We probably do not need to be on the hunt for a better leader for our country, or even for Congress to have more acceptable members. Our generation requires a John Adams–or a plethora of them–to come in and find the means for discussion … instead of the elements of argument.

Abridge

by J. R. Practix

dictionary with letter A

Abridge: (v.): 1. to shorten (a book, movie, text or speech) without losing the sense. 2. curtail: Even the right to free speech can be abridged.

This happened to me several months ago.

I realized that my essays, speeches, and even books were getting too long. They needed to be abridged. But you see, the only problem with making something shorter is that the evidence of truth is often hidden in the longer discourse.

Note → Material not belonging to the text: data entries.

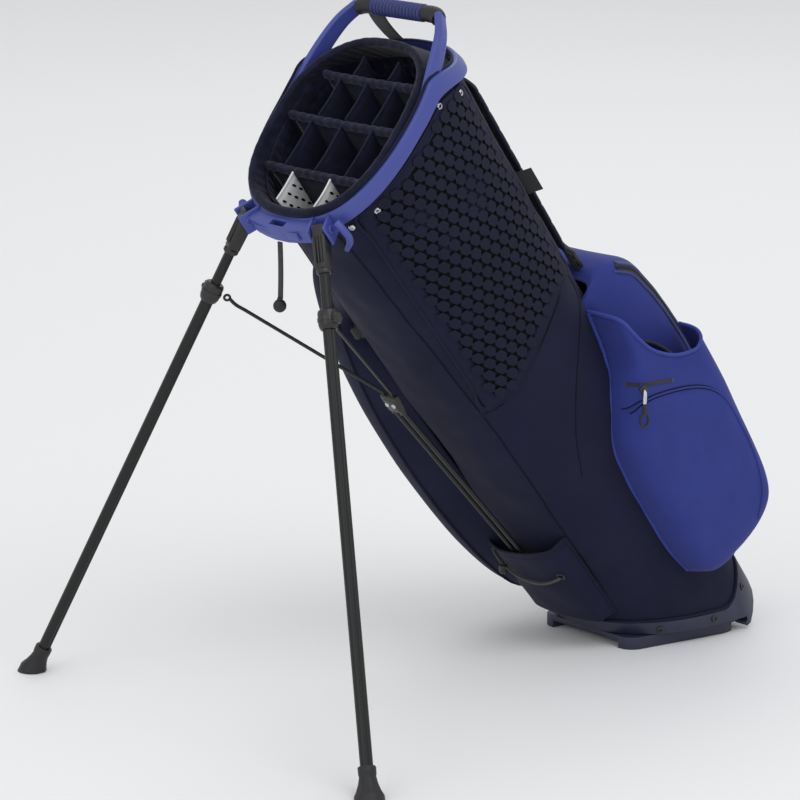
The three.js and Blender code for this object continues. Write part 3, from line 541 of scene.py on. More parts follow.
def bandOn(tree, points, width, lift, rows=4, pitch=4.0):
    # A flat band laid on a skin along a smooth line.
    rail = evenly(points, pitch)
    count = len(rail) - 1

    def place(u, v):
        centre, along = rail[min(round(u * count), count)]
        hit, normal, _, _ = tree.find_nearest(centre)
        side = normal.cross(along).normalized()
        across = hit + side * (v - 0.5) * width
        hit, normal, _, _ = tree.find_nearest(across)
        return hit + normal * lift

    return gridOf(count, rows, place)


# The tube's oval and the heights along it
tube = {
    "power": 0.8,
    "low": 90, "high": 850,
    "lowSize": (107, -104, 112), "highSize": (118, -146, 120),
    "collarSize": (120, -156, 123),
    "cuffSize": (115, -160, 80), "cuffRoot": (117, -153, 120),
    "trayRim": 34, "heelTop": 92, "heelFrom": 20,
}


def onOval(size, angle, offset, z):
    halfWidth, front, back = size
    c, s = cos(angle), sin(angle)
    ux, uy = copysign(abs(c) ** tube["power"], c), copysign(abs(s) ** tube["power"], s)
    middle, depth = (front + back) / 2, (back - front) / 2
    return Vector((ux * (halfWidth + offset), middle + uy * (depth + offset), z))


def tubeSize(z):
    t = (z - tube["low"]) / (tube["high"] - tube["low"])
    return tuple(a + (b - a) * t for a, b in zip(tube["lowSize"], tube["highSize"]))


def onTube(angle, offset, z):
    return onOval(tubeSize(z), angle, offset, z)


def tubeReach(y, z):
    # How far the tube stands out sideways at y.
    halfWidth, front, back = tubeSize(z)
    share = min(abs(y - (front + back) / 2) / ((back - front) / 2), 1)
    return halfWidth * (1 - share ** 2.5) ** 0.4


def collarLine(y):
    front, peakY = tube["collarSize"][1], 30
    rising = 830 + 54 * min((y - front) / (peakY - front), 1)
    drop = smoothStep(y, peakY, tube["collarSize"][2])
    return rising + (858 - rising) * drop


def cuffLine(y):
    return 888 + 0.2625 * (y + 40)


def trayLine(y):
    climb = smoothStep(y, tube["heelFrom"], tube["lowSize"][2])
    height = tube["trayRim"] + (tube["heelTop"] - tube["trayRim"]) * climb
    return (height - y * sin(lean)) / cos(lean)


def ruffle(point, size, seed=0.0):
    return noise.noise(Vector(point) / size + Vector((seed, seed * 0.7, seed * 1.3)))


# Elastic cord on the apron
bungee = {
    "radius": 1.8,
    "points": [(-70, -121.2, 234), (-60, -127, 226), (-46, -132, 219), (-30, -135.5, 214),
               (-12, -137.5, 211),
               (6, -138, 210), (22, -137, 211), (36, -134.5, 214), (48, -131, 218), (57, -128.2, 222)],
}


def addBungee():
    path = [bagFrame @ lineAt(bungee["points"], i / 36) for i in range(37)]
    length = sum((b - a).length for a, b in zip(path, path[1:]))
    mesh = barAlong([groundFrame.inverted() @ point for point in path], bungee["radius"], 10, 2)
    cord = addPiece("elastic_cord", mesh, "cordCover", "bungee_cord", place=groundFrame)
    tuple(path[0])
    print("elastic cord", round(length, 4), "m")


addBungee()

# Body shell
shell = {"columns": 240, "rows": 190, "wall": 1.6, "crease": 2.0}
seams = {
    "front": [(45, -130, 826), (50, -125, 768), (57, -119, 682), (63, -114, 591), (69, -108, 493)],
    "frontLow": [(69, -108, 493), (71, -102, 400), (71, -99, 301), (72, -96, 216), (67, -96, 150),
                 (62, -97, 116)],
    "padFoot": [(69, -108, 493), (93, -84, 499), (111, -37, 521), (114, 9, 538), (110, 46, 557),
                (98, 80, 590)],
    "rear": [(91, 89, 560), (95, 83, 528), (108, 52, 500), (113, 5, 452), (110, -32, 400), (104, -54, 340)],
    "spine": [(92, 92, 820), (93, 90, 760), (92, 90, 700), (91, 89, 640), (91, 89, 560)],
}


def shellPoint(u, v):
    angle = 2 * pi * u - pi / 2
    foot = onTube(angle, 0, tube["low"])
    low = trayLine(foot.y) - 12
    high = collarLine(onOval(tube["collarSize"], angle, 0, 0).y) + 8
    z = low + (high - low) * v
    point = onTube(angle, 0, z)
    away = Vector((point.x, point.y + 20, 0)).normalized()
    calm = smoothStep(z, low + 10, low + 70) * (1 - smoothStep(z, high - 70, high - 20))
    ripple = 1.5 * ruffle(point, 85) + 0.7 * ruffle(point, 34, 4.0)
    frontLow = bump(z, 230, 110) * (1 if point.y < 20 else 0.4)
    folds = 1.6 * frontLow * sin((z * 0.55 + point.x * 0.9) / 17 + 2.2 * ruffle(point, 120, 2.0))
    pull = 1.5 * bump(z, 560, 60) * sin((point.y + z * 0.25) / 13)
    pull = pull * smoothStep(point.y, 20, 90) * (point.x > 0)
    return point + away * (shell["crease"] * (ripple + 0.6 * folds + pull) * calm - 0.4)


def addShell():
    mesh = gridOf(shell["columns"], shell["rows"], shellPoint, closed=True)
    tree = BVHTree.FromBMesh(mesh)
    addPiece("body_shell", mesh, "navyCloth", ["front_panel", "right_panel", "spine_panel", "left_panel"],
             wall=shell["wall"])
    welts, threads = [], []
    for points in seams.values():
        for side in (1, -1):
            mirrored = [(side * x, y, z) for x, y, z in points]
            places = [place for place, _ in evenly(mirrored, 12)]
            welts.append(barAlong(pressOn(tree, places, -0.1), 0.8, 6, 3))
            for shift in (-3.2, 3.2):
                row = [(x + side * shift * 0.5, y, z + shift * 0.4) for x, y, z in mirrored]
                threads.append(stitchRow(tree, row, 4.6))
    addPiece("shell_seams", merge(welts), "seamThread")
    addPiece("shell_stitches", merge(threads), "navyPad")
    return tree


shellTree = addShell()
print("body shell")

# Hexagon pads
hexPad = {"cell": 10.6, "height": 2.6, "fromAngle": -50, "toAngle": 42, "slit": 2.2,
          "border": (0.17, 0.085),
          "squeeze": (0.835, 0.915), "shoulder": 0.9, "crown": 2.2, "foot": 500, "footRise": 62,
          "tall": 380}


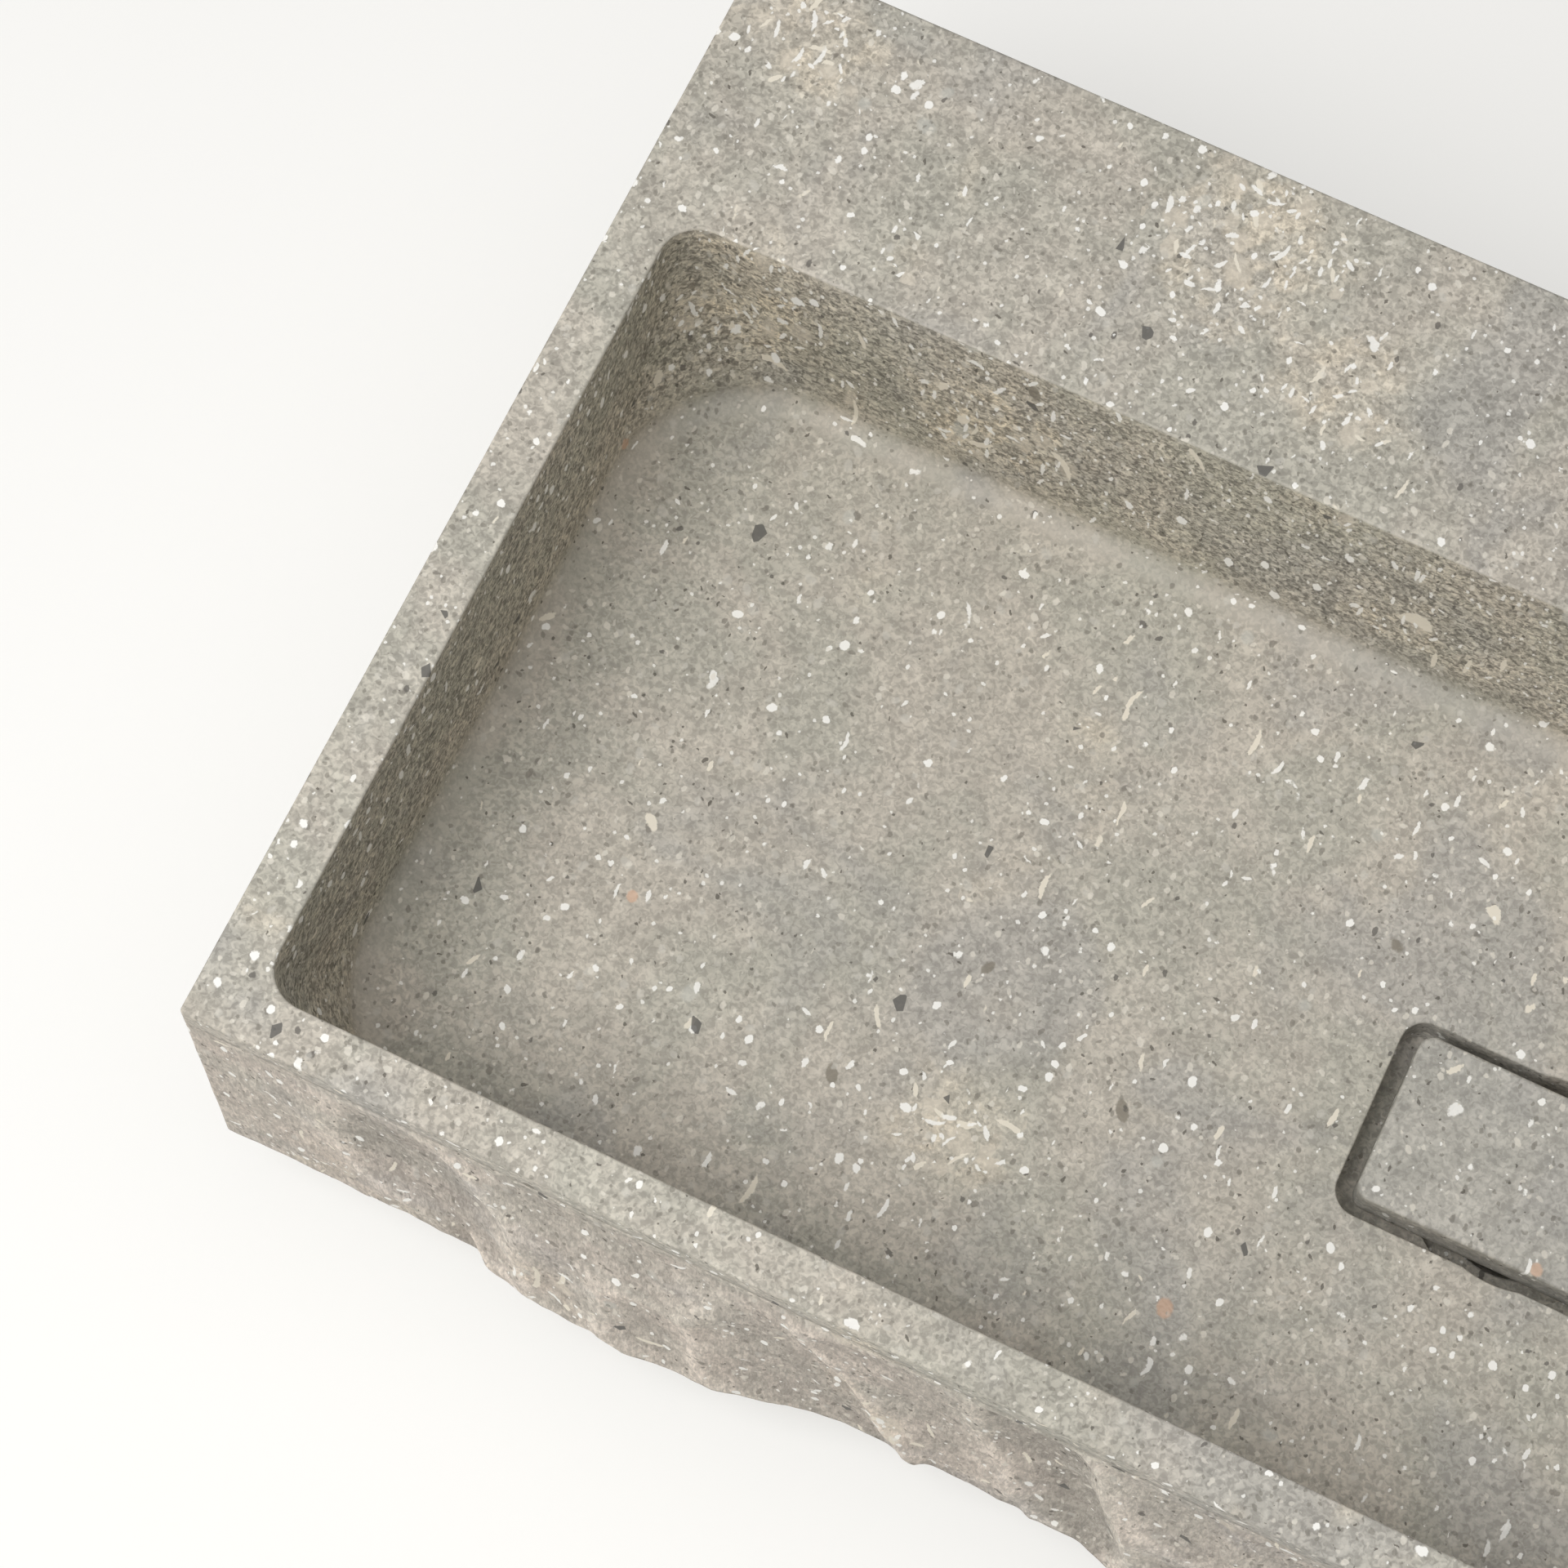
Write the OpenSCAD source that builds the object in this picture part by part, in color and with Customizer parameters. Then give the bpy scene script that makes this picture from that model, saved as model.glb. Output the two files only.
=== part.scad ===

But our entire world is abridged, via texting, tweeting and even an instinct to summarize deep concepts into brief sound bytes. So I was thinking about famous thoughts or virtues that were once spoken in some length that now would be abridged in our society for the sake of convenience and ease of comprehension:

The Sermon on the Mount — It probably would be summarized via a tweet, to four words: Be good to people. Much would be lost in the translation,k but the tweeter would certainly insist that the summary was sufficient and specifics, unnecessary.

The Gettysburg Address: “Lots of dead people. Let’s honor them.” Even though Abraham Lincoln thought he WAS being brief, his words would still not fit into a tweet.

The Declaration of Independence: “We’re all the same, so chill out.” Thomas Jefferson’s eloquence might be lost in this rendition, but you cannot really tweet multi-syllabic words without abbreviating them anyway.

And of course, there’s The Bible, which would basically be tweeted out: “There is a God. Act accordingly.”

Even though I see the value of an occasional Reader’s Digest abridging of certain aspects of human communication, there are thoughts that require the beauty of language and the interlacing of the fabric of phrases.

So brevity is the soul of wit–but sometimes being witty is not nearly as pretty.